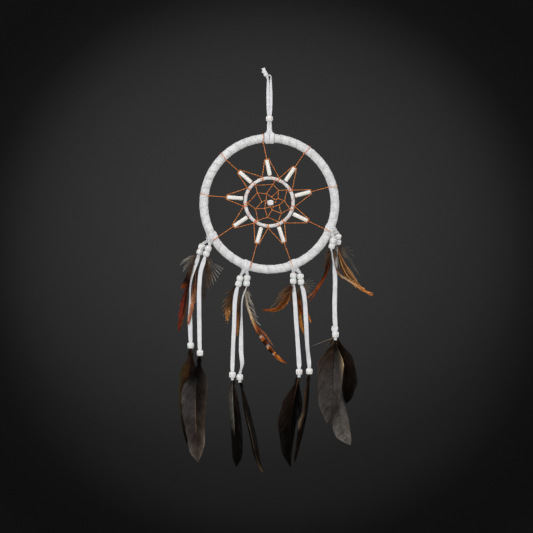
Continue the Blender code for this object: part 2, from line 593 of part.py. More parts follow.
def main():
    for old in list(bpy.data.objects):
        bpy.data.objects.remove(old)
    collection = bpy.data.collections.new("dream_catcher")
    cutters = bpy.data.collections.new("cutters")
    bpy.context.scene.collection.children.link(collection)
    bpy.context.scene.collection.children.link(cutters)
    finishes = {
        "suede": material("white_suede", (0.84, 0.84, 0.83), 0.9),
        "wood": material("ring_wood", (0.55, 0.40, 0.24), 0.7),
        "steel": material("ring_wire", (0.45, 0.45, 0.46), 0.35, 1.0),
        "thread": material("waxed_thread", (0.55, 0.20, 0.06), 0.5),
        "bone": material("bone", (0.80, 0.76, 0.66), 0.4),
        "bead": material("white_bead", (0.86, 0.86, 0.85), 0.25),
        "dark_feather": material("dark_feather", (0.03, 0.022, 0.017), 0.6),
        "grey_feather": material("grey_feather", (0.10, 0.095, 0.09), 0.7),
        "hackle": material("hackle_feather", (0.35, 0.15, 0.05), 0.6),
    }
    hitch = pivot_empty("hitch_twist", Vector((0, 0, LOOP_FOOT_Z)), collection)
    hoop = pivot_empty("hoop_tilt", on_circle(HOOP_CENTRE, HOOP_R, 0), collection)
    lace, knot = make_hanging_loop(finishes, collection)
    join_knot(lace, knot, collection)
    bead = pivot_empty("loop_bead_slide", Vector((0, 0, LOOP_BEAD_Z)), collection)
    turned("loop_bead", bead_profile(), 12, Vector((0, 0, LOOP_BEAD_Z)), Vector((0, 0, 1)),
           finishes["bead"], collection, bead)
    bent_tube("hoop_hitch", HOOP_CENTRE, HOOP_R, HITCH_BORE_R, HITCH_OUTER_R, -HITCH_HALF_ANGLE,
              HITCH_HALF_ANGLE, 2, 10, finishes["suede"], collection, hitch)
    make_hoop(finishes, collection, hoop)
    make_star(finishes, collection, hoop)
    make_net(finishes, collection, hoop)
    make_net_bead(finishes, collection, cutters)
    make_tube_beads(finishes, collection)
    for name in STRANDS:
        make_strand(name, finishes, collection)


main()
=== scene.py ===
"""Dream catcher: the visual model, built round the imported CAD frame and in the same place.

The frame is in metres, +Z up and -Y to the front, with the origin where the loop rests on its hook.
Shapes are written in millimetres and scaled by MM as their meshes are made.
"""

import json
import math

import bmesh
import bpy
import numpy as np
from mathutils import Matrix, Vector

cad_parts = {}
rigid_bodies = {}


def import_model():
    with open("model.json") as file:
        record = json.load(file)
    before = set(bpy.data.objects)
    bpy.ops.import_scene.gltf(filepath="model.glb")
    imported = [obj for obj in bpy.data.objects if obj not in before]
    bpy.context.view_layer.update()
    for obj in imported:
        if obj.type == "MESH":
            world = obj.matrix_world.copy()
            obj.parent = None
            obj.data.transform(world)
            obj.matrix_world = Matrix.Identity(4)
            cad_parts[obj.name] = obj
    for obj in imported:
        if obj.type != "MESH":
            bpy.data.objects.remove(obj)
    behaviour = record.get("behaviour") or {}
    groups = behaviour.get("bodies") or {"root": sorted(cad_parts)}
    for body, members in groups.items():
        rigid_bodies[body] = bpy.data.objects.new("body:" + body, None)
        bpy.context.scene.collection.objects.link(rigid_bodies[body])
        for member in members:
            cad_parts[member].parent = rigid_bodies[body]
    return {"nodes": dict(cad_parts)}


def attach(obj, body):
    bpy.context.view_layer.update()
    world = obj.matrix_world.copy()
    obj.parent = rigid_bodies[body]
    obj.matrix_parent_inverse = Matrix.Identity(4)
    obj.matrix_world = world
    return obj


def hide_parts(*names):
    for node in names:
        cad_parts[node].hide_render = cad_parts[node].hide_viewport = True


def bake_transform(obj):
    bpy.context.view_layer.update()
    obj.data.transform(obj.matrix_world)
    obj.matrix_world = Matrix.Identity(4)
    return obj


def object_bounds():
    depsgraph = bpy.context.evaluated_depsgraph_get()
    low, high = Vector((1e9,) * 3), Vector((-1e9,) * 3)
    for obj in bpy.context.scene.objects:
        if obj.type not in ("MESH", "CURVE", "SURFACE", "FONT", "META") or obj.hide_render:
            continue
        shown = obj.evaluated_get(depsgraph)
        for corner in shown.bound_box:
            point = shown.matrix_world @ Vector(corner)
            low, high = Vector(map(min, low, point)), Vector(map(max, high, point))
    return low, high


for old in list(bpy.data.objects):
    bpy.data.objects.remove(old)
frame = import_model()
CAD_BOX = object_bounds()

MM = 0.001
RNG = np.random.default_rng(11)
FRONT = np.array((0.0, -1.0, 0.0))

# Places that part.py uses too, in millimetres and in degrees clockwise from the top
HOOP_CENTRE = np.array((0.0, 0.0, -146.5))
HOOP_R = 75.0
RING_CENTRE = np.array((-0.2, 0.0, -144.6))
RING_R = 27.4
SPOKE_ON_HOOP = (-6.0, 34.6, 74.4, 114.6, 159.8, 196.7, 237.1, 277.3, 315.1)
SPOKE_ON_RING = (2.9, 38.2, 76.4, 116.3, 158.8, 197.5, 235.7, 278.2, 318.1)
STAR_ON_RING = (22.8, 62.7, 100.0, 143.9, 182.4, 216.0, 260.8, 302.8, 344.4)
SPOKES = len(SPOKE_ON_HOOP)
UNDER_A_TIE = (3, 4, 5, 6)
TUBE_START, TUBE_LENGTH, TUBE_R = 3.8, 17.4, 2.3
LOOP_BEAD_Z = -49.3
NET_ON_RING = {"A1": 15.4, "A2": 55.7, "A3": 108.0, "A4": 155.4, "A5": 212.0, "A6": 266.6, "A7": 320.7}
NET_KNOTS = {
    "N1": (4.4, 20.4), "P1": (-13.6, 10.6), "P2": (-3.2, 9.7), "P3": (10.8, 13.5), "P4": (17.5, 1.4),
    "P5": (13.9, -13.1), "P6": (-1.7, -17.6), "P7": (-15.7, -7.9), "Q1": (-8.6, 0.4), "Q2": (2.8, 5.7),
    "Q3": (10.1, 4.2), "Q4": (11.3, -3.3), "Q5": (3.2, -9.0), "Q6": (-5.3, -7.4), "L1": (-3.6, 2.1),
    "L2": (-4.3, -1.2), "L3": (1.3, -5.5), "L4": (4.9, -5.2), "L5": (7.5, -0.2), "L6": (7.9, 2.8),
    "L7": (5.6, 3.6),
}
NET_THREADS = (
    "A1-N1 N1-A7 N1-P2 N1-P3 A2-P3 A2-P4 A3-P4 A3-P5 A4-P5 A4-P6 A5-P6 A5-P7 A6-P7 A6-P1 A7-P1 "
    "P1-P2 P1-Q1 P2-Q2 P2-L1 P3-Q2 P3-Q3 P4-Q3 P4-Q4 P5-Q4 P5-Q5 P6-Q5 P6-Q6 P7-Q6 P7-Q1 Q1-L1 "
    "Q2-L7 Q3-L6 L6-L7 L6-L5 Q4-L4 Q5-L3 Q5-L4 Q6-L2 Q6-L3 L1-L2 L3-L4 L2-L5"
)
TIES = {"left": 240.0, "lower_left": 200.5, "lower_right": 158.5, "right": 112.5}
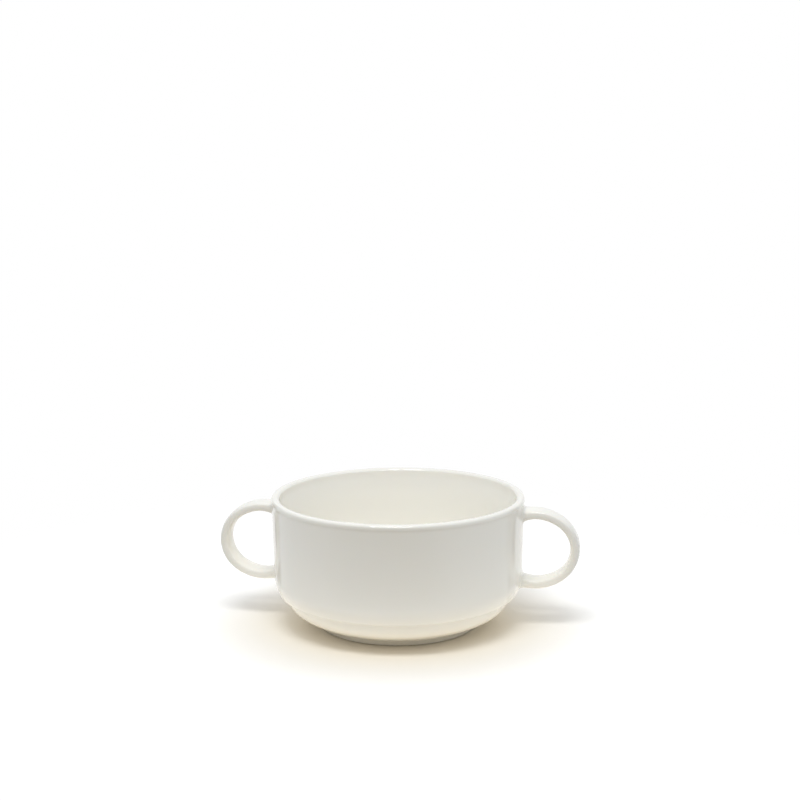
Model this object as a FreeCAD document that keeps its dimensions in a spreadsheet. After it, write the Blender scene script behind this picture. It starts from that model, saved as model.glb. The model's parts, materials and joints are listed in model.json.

### [Your task]
Quote only the lines running from the line that holds "HOOP_R, 0), collection)" to the line that holds "for body, members", both ends included.

### [The solution]
    hoop = pivot_empty("hoop_tilt", on_circle(HOOP_CENTRE, HOOP_R, 0), collection)
    lace, knot = make_hanging_loop(finishes, collection)
    join_knot(lace, knot, collection)
    bead = pivot_empty("loop_bead_slide", Vector((0, 0, LOOP_BEAD_Z)), collection)
    turned("loop_bead", bead_profile(), 12, Vector((0, 0, LOOP_BEAD_Z)), Vector((0, 0, 1)),
           finishes["bead"], collection, bead)
    bent_tube("hoop_hitch", HOOP_CENTRE, HOOP_R, HITCH_BORE_R, HITCH_OUTER_R, -HITCH_HALF_ANGLE,
              HITCH_HALF_ANGLE, 2, 10, finishes["suede"], collection, hitch)
    make_hoop(finishes, collection, hoop)
    make_star(finishes, collection, hoop)
    make_net(finishes, collection, hoop)
    make_net_bead(finishes, collection, cutters)
    make_tube_beads(finishes, collection)
    for name in STRANDS:
        make_strand(name, finishes, collection)


main()
=== scene.py ===
"""Dream catcher: the visual model, built round the imported CAD frame and in the same place.

The frame is in metres, +Z up and -Y to the front, with the origin where the loop rests on its hook.
Shapes are written in millimetres and scaled by MM as their meshes are made.
"""

import json
import math

import bmesh
import bpy
import numpy as np
from mathutils import Matrix, Vector

cad_parts = {}
rigid_bodies = {}


def import_model():
    with open("model.json") as file:
        record = json.load(file)
    before = set(bpy.data.objects)
    bpy.ops.import_scene.gltf(filepath="model.glb")
    imported = [obj for obj in bpy.data.objects if obj not in before]
    bpy.context.view_layer.update()
    for obj in imported:
        if obj.type == "MESH":
            world = obj.matrix_world.copy()
            obj.parent = None
            obj.data.transform(world)
            obj.matrix_world = Matrix.Identity(4)
            cad_parts[obj.name] = obj
    for obj in imported:
        if obj.type != "MESH":
            bpy.data.objects.remove(obj)
    behaviour = record.get("behaviour") or {}
    groups = behaviour.get("bodies") or {"root": sorted(cad_parts)}
    for body, members in groups.items():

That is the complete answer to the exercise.